[DATA LINES]:
BEGIN

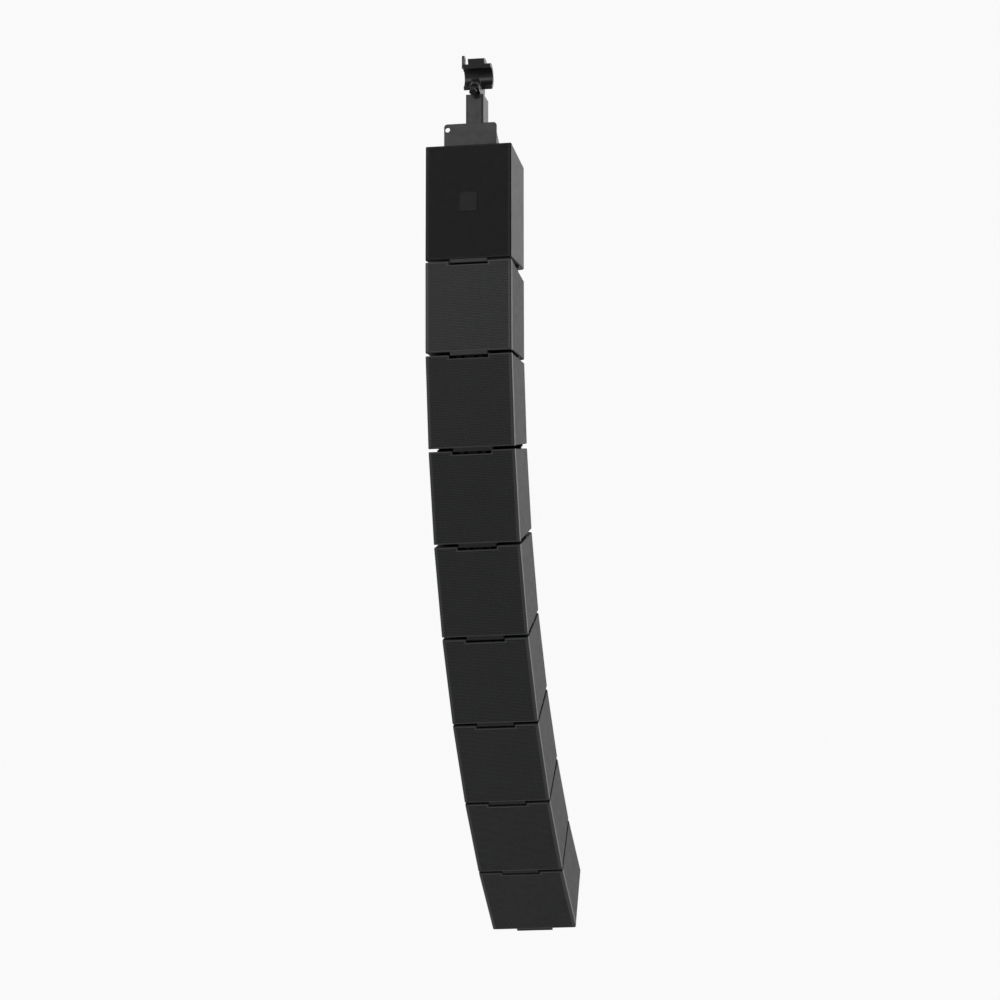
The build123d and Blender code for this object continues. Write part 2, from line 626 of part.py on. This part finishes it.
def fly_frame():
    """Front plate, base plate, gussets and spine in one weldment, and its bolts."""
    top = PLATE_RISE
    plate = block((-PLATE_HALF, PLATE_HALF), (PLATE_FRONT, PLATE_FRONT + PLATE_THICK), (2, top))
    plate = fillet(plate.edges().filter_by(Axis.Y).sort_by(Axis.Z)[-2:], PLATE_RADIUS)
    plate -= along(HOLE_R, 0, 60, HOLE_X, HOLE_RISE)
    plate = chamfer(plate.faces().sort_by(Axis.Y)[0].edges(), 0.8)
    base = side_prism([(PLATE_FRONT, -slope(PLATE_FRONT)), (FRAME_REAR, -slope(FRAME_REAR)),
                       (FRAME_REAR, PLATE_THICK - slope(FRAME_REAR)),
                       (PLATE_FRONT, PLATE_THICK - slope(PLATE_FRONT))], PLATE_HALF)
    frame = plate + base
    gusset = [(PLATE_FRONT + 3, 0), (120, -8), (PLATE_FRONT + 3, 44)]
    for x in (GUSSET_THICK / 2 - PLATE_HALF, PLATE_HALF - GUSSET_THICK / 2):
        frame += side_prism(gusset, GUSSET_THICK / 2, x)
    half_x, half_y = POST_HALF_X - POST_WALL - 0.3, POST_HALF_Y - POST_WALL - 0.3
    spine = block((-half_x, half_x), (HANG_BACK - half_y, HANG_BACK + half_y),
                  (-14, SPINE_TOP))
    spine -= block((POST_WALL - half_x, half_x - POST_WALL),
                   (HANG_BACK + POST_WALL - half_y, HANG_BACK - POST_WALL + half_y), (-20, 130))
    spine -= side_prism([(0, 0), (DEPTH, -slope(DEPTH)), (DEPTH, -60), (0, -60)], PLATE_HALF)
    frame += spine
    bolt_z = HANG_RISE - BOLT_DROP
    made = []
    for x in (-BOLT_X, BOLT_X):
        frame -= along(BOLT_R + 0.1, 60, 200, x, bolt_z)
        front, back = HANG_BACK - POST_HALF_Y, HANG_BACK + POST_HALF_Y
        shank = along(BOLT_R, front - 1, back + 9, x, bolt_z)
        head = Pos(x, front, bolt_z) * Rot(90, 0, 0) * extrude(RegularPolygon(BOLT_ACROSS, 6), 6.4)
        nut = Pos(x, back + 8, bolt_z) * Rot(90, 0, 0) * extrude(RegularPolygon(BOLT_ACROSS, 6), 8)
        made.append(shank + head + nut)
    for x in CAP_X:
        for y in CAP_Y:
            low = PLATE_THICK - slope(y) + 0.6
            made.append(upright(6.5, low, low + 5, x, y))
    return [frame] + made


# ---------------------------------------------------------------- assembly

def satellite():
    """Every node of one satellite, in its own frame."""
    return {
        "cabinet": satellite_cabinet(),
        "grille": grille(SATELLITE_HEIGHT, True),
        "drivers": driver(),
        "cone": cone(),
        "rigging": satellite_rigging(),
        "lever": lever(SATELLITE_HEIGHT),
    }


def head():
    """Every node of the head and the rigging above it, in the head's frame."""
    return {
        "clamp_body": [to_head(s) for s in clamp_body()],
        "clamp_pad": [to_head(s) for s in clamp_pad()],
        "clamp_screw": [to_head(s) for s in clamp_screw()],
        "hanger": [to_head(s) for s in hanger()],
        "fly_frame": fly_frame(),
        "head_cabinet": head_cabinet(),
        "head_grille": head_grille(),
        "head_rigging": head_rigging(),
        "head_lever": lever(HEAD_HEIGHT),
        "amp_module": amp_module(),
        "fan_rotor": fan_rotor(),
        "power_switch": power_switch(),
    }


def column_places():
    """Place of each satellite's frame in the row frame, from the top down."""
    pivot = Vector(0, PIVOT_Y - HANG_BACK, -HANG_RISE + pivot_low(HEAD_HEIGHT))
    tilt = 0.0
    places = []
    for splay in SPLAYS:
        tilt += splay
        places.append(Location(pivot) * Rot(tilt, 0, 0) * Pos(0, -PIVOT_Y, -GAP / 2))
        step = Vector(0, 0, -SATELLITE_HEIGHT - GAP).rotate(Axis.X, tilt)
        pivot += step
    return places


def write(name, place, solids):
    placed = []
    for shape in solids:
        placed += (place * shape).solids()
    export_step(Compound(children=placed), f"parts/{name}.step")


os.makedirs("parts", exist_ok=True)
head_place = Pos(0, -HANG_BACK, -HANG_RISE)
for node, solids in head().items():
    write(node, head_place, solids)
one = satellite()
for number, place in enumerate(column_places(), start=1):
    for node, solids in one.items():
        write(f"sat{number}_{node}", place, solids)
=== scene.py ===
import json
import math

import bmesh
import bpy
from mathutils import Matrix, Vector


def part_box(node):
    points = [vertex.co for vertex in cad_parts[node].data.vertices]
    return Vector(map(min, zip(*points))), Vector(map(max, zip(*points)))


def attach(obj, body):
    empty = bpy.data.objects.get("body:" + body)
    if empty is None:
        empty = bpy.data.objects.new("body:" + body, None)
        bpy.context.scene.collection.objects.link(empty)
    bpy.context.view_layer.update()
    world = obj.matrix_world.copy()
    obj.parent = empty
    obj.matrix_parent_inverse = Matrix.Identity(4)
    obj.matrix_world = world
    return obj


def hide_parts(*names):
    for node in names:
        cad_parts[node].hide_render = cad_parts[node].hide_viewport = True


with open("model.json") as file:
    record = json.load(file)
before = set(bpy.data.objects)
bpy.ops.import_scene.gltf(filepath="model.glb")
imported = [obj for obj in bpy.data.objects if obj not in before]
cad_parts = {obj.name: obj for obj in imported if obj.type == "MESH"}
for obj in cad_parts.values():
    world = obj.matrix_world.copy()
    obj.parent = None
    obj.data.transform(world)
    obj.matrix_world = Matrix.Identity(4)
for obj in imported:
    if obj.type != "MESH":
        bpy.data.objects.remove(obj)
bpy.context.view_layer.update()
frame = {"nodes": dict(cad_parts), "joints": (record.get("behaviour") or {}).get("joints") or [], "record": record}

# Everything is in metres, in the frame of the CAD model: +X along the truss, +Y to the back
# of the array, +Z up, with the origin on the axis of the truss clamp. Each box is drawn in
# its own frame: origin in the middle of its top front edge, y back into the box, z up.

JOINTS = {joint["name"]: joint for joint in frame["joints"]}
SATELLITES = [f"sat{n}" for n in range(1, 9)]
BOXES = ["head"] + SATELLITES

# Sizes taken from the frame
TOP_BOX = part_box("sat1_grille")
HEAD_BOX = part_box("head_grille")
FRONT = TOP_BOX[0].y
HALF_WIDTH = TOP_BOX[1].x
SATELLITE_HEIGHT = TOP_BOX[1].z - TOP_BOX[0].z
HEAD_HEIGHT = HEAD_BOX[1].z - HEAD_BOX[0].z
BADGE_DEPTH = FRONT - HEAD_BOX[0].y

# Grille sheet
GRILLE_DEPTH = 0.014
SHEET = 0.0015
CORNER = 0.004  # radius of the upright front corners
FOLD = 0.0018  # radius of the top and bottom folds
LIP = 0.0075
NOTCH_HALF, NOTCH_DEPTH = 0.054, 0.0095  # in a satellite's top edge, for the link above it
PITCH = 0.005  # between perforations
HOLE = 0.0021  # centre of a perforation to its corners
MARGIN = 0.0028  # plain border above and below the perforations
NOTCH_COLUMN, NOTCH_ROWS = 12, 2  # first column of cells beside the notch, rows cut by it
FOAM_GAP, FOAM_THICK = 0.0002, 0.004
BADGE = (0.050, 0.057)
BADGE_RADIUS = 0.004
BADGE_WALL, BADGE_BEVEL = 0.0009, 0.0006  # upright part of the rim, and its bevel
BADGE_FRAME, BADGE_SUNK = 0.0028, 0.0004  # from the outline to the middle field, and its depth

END

[GIVEN EXERCISE]: Reproduce the material verbatim, line by line.

[ANSWER BELOW]:
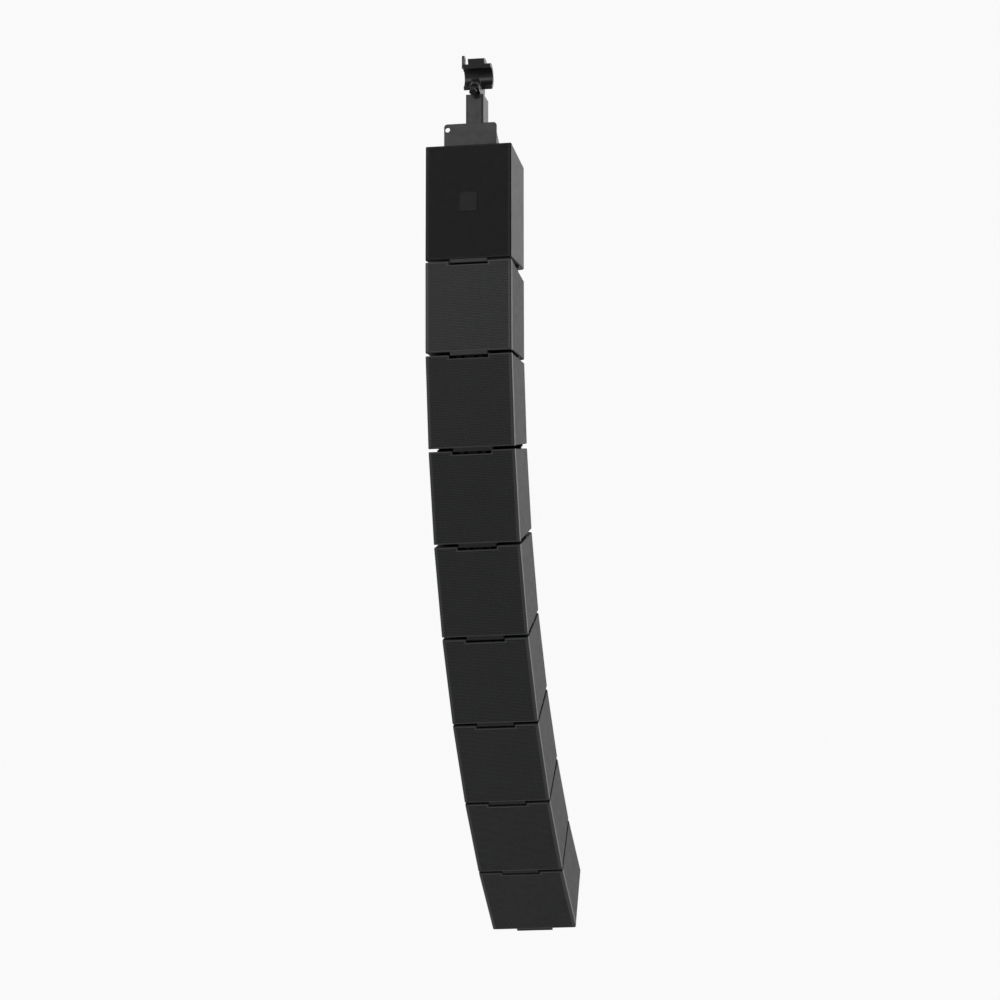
The build123d and Blender code for this object continues. Write part 2, from line 626 of part.py on. This part finishes it.
def fly_frame():
    """Front plate, base plate, gussets and spine in one weldment, and its bolts."""
    top = PLATE_RISE
    plate = block((-PLATE_HALF, PLATE_HALF), (PLATE_FRONT, PLATE_FRONT + PLATE_THICK), (2, top))
    plate = fillet(plate.edges().filter_by(Axis.Y).sort_by(Axis.Z)[-2:], PLATE_RADIUS)
    plate -= along(HOLE_R, 0, 60, HOLE_X, HOLE_RISE)
    plate = chamfer(plate.faces().sort_by(Axis.Y)[0].edges(), 0.8)
    base = side_prism([(PLATE_FRONT, -slope(PLATE_FRONT)), (FRAME_REAR, -slope(FRAME_REAR)),
                       (FRAME_REAR, PLATE_THICK - slope(FRAME_REAR)),
                       (PLATE_FRONT, PLATE_THICK - slope(PLATE_FRONT))], PLATE_HALF)
    frame = plate + base
    gusset = [(PLATE_FRONT + 3, 0), (120, -8), (PLATE_FRONT + 3, 44)]
    for x in (GUSSET_THICK / 2 - PLATE_HALF, PLATE_HALF - GUSSET_THICK / 2):
        frame += side_prism(gusset, GUSSET_THICK / 2, x)
    half_x, half_y = POST_HALF_X - POST_WALL - 0.3, POST_HALF_Y - POST_WALL - 0.3
    spine = block((-half_x, half_x), (HANG_BACK - half_y, HANG_BACK + half_y),
                  (-14, SPINE_TOP))
    spine -= block((POST_WALL - half_x, half_x - POST_WALL),
                   (HANG_BACK + POST_WALL - half_y, HANG_BACK - POST_WALL + half_y), (-20, 130))
    spine -= side_prism([(0, 0), (DEPTH, -slope(DEPTH)), (DEPTH, -60), (0, -60)], PLATE_HALF)
    frame += spine
    bolt_z = HANG_RISE - BOLT_DROP
    made = []
    for x in (-BOLT_X, BOLT_X):
        frame -= along(BOLT_R + 0.1, 60, 200, x, bolt_z)
        front, back = HANG_BACK - POST_HALF_Y, HANG_BACK + POST_HALF_Y
        shank = along(BOLT_R, front - 1, back + 9, x, bolt_z)
        head = Pos(x, front, bolt_z) * Rot(90, 0, 0) * extrude(RegularPolygon(BOLT_ACROSS, 6), 6.4)
        nut = Pos(x, back + 8, bolt_z) * Rot(90, 0, 0) * extrude(RegularPolygon(BOLT_ACROSS, 6), 8)
        made.append(shank + head + nut)
    for x in CAP_X:
        for y in CAP_Y:
            low = PLATE_THICK - slope(y) + 0.6
            made.append(upright(6.5, low, low + 5, x, y))
    return [frame] + made


# ---------------------------------------------------------------- assembly

def satellite():
    """Every node of one satellite, in its own frame."""
    return {
        "cabinet": satellite_cabinet(),
        "grille": grille(SATELLITE_HEIGHT, True),
        "drivers": driver(),
        "cone": cone(),
        "rigging": satellite_rigging(),
        "lever": lever(SATELLITE_HEIGHT),
    }


def head():
    """Every node of the head and the rigging above it, in the head's frame."""
    return {
        "clamp_body": [to_head(s) for s in clamp_body()],
        "clamp_pad": [to_head(s) for s in clamp_pad()],
        "clamp_screw": [to_head(s) for s in clamp_screw()],
        "hanger": [to_head(s) for s in hanger()],
        "fly_frame": fly_frame(),
        "head_cabinet": head_cabinet(),
        "head_grille": head_grille(),
        "head_rigging": head_rigging(),
        "head_lever": lever(HEAD_HEIGHT),
        "amp_module": amp_module(),
        "fan_rotor": fan_rotor(),
        "power_switch": power_switch(),
    }


def column_places():
    """Place of each satellite's frame in the row frame, from the top down."""
    pivot = Vector(0, PIVOT_Y - HANG_BACK, -HANG_RISE + pivot_low(HEAD_HEIGHT))
    tilt = 0.0
    places = []
    for splay in SPLAYS:
        tilt += splay
        places.append(Location(pivot) * Rot(tilt, 0, 0) * Pos(0, -PIVOT_Y, -GAP / 2))
        step = Vector(0, 0, -SATELLITE_HEIGHT - GAP).rotate(Axis.X, tilt)
        pivot += step
    return places


def write(name, place, solids):
    placed = []
    for shape in solids:
        placed += (place * shape).solids()
    export_step(Compound(children=placed), f"parts/{name}.step")


os.makedirs("parts", exist_ok=True)
head_place = Pos(0, -HANG_BACK, -HANG_RISE)
for node, solids in head().items():
    write(node, head_place, solids)
one = satellite()
for number, place in enumerate(column_places(), start=1):
    for node, solids in one.items():
        write(f"sat{number}_{node}", place, solids)
=== scene.py ===
import json
import math

import bmesh
import bpy
from mathutils import Matrix, Vector


def part_box(node):
    points = [vertex.co for vertex in cad_parts[node].data.vertices]
    return Vector(map(min, zip(*points))), Vector(map(max, zip(*points)))


def attach(obj, body):
    empty = bpy.data.objects.get("body:" + body)
    if empty is None:
        empty = bpy.data.objects.new("body:" + body, None)
        bpy.context.scene.collection.objects.link(empty)
    bpy.context.view_layer.update()
    world = obj.matrix_world.copy()
    obj.parent = empty
    obj.matrix_parent_inverse = Matrix.Identity(4)
    obj.matrix_world = world
    return obj


def hide_parts(*names):
    for node in names:
        cad_parts[node].hide_render = cad_parts[node].hide_viewport = True


with open("model.json") as file:
    record = json.load(file)
before = set(bpy.data.objects)
bpy.ops.import_scene.gltf(filepath="model.glb")
imported = [obj for obj in bpy.data.objects if obj not in before]
cad_parts = {obj.name: obj for obj in imported if obj.type == "MESH"}
for obj in cad_parts.values():
    world = obj.matrix_world.copy()
    obj.parent = None
    obj.data.transform(world)
    obj.matrix_world = Matrix.Identity(4)
for obj in imported:
    if obj.type != "MESH":
        bpy.data.objects.remove(obj)
bpy.context.view_layer.update()
frame = {"nodes": dict(cad_parts), "joints": (record.get("behaviour") or {}).get("joints") or [], "record": record}

# Everything is in metres, in the frame of the CAD model: +X along the truss, +Y to the back
# of the array, +Z up, with the origin on the axis of the truss clamp. Each box is drawn in
# its own frame: origin in the middle of its top front edge, y back into the box, z up.

JOINTS = {joint["name"]: joint for joint in frame["joints"]}
SATELLITES = [f"sat{n}" for n in range(1, 9)]
BOXES = ["head"] + SATELLITES

# Sizes taken from the frame
TOP_BOX = part_box("sat1_grille")
HEAD_BOX = part_box("head_grille")
FRONT = TOP_BOX[0].y
HALF_WIDTH = TOP_BOX[1].x
SATELLITE_HEIGHT = TOP_BOX[1].z - TOP_BOX[0].z
HEAD_HEIGHT = HEAD_BOX[1].z - HEAD_BOX[0].z
BADGE_DEPTH = FRONT - HEAD_BOX[0].y

# Grille sheet
GRILLE_DEPTH = 0.014
SHEET = 0.0015
CORNER = 0.004  # radius of the upright front corners
FOLD = 0.0018  # radius of the top and bottom folds
LIP = 0.0075
NOTCH_HALF, NOTCH_DEPTH = 0.054, 0.0095  # in a satellite's top edge, for the link above it
PITCH = 0.005  # between perforations
HOLE = 0.0021  # centre of a perforation to its corners
MARGIN = 0.0028  # plain border above and below the perforations
NOTCH_COLUMN, NOTCH_ROWS = 12, 2  # first column of cells beside the notch, rows cut by it
FOAM_GAP, FOAM_THICK = 0.0002, 0.004
BADGE = (0.050, 0.057)
BADGE_RADIUS = 0.004
BADGE_WALL, BADGE_BEVEL = 0.0009, 0.0006  # upright part of the rim, and its bevel
BADGE_FRAME, BADGE_SUNK = 0.0028, 0.0004  # from the outline to the middle field, and its depth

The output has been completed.